Your instructions: Set down exactly, and only, the lines from the one with "Describe how this" to the final line of the entries, both included.

Supplied data:
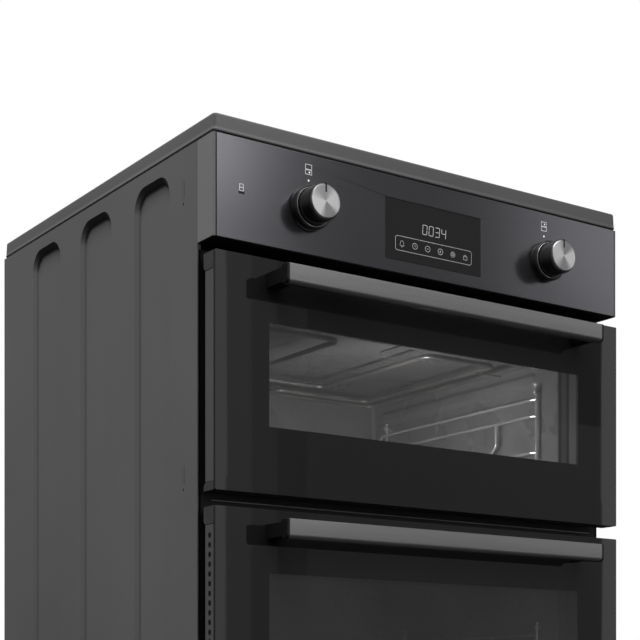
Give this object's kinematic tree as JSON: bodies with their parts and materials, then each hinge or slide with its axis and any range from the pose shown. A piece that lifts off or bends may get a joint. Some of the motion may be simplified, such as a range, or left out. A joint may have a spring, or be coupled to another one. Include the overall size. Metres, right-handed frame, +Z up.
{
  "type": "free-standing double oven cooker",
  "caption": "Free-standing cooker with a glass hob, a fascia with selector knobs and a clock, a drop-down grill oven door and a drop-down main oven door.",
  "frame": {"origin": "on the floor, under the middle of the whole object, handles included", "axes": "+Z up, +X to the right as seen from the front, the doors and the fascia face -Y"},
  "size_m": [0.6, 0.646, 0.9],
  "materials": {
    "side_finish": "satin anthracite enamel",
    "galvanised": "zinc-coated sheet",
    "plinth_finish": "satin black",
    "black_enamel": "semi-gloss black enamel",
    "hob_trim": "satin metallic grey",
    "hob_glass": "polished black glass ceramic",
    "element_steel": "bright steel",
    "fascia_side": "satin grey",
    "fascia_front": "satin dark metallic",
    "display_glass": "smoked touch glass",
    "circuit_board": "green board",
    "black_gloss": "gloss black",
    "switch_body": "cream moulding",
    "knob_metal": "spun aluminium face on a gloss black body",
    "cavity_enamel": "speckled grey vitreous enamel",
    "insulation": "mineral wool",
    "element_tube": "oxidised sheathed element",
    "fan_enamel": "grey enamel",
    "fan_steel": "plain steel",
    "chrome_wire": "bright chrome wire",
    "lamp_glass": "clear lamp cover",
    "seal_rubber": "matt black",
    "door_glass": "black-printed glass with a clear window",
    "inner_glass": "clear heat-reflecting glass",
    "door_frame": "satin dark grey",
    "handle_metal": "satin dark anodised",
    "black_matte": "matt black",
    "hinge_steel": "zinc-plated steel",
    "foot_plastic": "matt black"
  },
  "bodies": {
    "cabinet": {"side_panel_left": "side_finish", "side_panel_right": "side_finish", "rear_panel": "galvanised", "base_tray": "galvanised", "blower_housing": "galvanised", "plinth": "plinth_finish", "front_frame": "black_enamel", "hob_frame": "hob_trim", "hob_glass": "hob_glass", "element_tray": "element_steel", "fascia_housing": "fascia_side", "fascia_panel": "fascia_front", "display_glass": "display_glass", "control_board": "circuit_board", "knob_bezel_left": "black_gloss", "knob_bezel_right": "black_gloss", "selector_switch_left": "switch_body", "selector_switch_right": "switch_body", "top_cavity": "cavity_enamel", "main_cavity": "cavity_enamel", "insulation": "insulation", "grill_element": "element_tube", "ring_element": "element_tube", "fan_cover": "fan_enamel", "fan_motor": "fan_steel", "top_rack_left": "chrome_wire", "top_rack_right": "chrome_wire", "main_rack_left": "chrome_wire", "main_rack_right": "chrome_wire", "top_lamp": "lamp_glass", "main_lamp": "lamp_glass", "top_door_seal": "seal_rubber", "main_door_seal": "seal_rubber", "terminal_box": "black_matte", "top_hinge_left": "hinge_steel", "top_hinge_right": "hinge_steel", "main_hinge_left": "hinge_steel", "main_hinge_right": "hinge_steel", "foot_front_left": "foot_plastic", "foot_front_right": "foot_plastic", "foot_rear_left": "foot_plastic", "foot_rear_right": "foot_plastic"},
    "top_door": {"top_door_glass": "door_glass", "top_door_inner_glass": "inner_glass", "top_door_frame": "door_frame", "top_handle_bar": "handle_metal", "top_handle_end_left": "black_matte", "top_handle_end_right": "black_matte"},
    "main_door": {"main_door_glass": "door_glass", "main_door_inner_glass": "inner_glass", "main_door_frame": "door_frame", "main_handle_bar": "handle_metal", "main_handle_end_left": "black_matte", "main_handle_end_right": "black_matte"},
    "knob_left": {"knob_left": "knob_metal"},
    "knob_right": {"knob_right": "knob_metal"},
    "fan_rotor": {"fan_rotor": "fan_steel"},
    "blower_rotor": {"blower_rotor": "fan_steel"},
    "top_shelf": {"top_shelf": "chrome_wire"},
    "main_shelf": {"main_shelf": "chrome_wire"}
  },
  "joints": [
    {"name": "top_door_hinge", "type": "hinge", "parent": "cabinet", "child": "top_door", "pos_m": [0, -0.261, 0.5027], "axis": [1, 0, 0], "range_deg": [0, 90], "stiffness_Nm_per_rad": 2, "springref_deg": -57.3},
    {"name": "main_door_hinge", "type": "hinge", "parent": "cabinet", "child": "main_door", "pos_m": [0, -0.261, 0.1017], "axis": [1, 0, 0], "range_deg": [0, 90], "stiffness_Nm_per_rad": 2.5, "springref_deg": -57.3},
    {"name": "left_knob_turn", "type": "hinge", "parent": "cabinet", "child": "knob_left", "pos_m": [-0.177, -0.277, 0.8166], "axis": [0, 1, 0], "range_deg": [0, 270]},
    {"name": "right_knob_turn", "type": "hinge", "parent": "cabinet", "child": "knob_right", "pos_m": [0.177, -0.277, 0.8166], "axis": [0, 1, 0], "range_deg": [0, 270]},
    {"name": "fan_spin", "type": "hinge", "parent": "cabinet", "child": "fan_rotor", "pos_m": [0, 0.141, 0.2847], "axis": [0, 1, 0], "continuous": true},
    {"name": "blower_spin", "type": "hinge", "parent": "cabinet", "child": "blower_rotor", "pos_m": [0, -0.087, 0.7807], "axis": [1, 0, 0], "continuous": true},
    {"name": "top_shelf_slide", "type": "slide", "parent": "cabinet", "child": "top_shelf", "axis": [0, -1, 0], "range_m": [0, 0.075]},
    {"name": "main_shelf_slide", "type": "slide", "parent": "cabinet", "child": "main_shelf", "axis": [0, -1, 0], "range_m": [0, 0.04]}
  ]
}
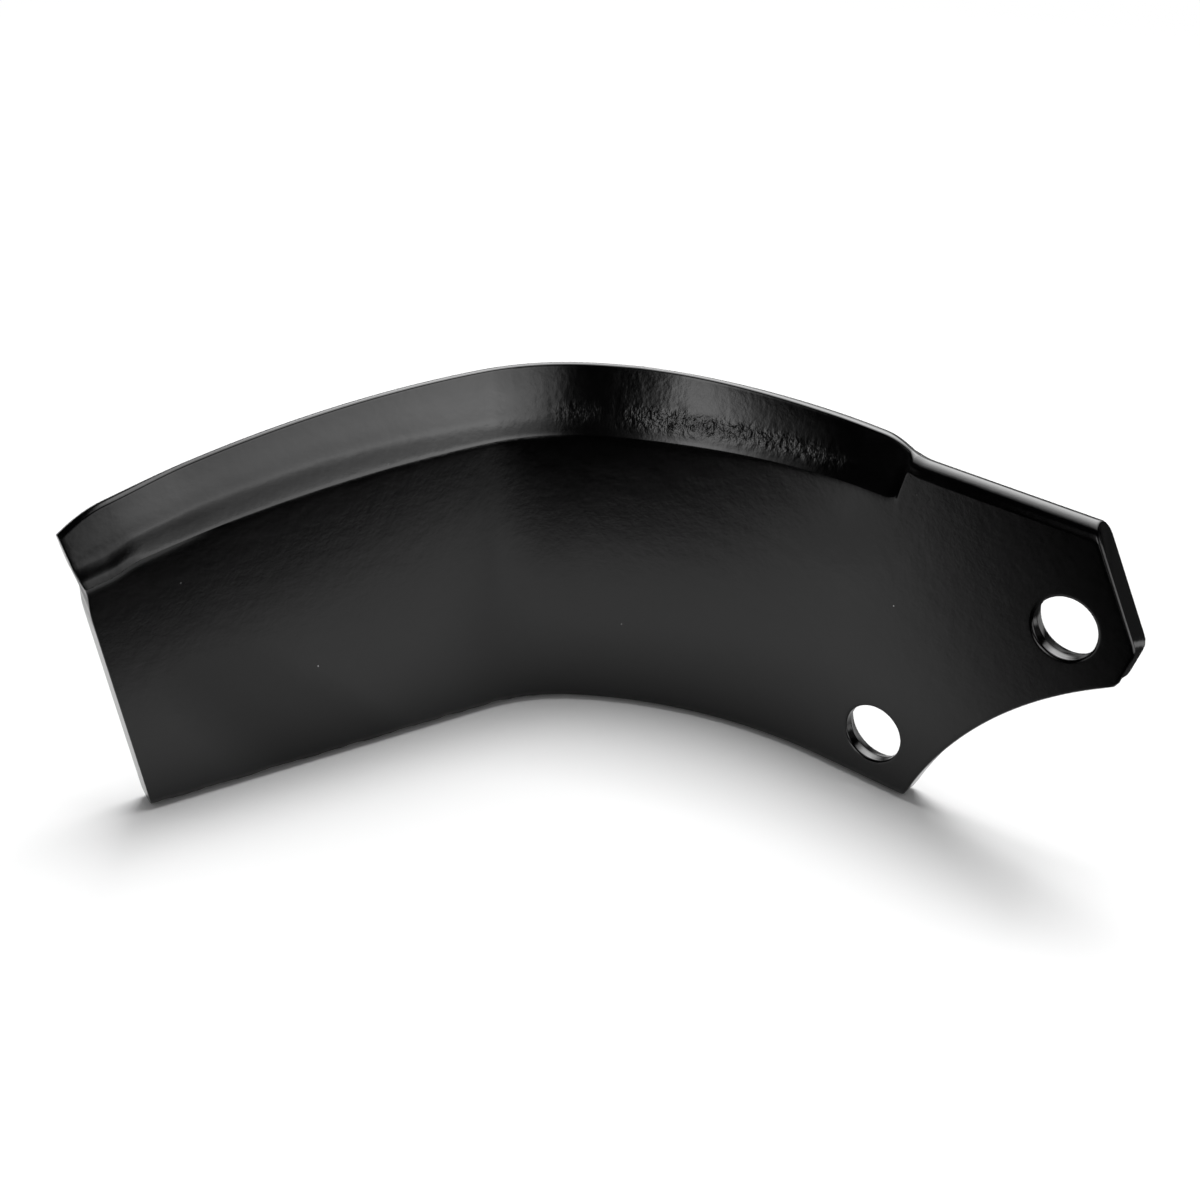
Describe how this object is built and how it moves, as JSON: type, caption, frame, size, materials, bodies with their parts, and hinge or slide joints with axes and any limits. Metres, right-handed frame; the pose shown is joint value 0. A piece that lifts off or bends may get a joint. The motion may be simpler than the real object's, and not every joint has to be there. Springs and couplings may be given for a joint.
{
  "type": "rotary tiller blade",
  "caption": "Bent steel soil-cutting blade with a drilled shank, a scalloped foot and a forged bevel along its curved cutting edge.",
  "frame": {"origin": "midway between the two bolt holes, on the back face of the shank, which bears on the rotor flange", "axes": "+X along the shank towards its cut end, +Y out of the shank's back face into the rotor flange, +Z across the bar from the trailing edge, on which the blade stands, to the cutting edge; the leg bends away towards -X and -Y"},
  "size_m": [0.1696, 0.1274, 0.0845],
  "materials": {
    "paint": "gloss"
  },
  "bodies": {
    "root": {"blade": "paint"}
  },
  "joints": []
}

The solution:
Describe how this object is built and how it moves, as JSON: type, caption, frame, size, materials, bodies with their parts, and hinge or slide joints with axes and any limits. Metres, right-handed frame; the pose shown is joint value 0. A piece that lifts off or bends may get a joint. The motion may be simpler than the real object's, and not every joint has to be there. Springs and couplings may be given for a joint.
{
  "type": "rotary tiller blade",
  "caption": "Bent steel soil-cutting blade with a drilled shank, a scalloped foot and a forged bevel along its curved cutting edge.",
  "frame": {"origin": "midway between the two bolt holes, on the back face of the shank, which bears on the rotor flange", "axes": "+X along the shank towards its cut end, +Y out of the shank's back face into the rotor flange, +Z across the bar from the trailing edge, on which the blade stands, to the cutting edge; the leg bends away towards -X and -Y"},
  "size_m": [0.1696, 0.1274, 0.0845],
  "materials": {
    "paint": "gloss"
  },
  "bodies": {
    "root": {"blade": "paint"}
  },
  "joints": []
}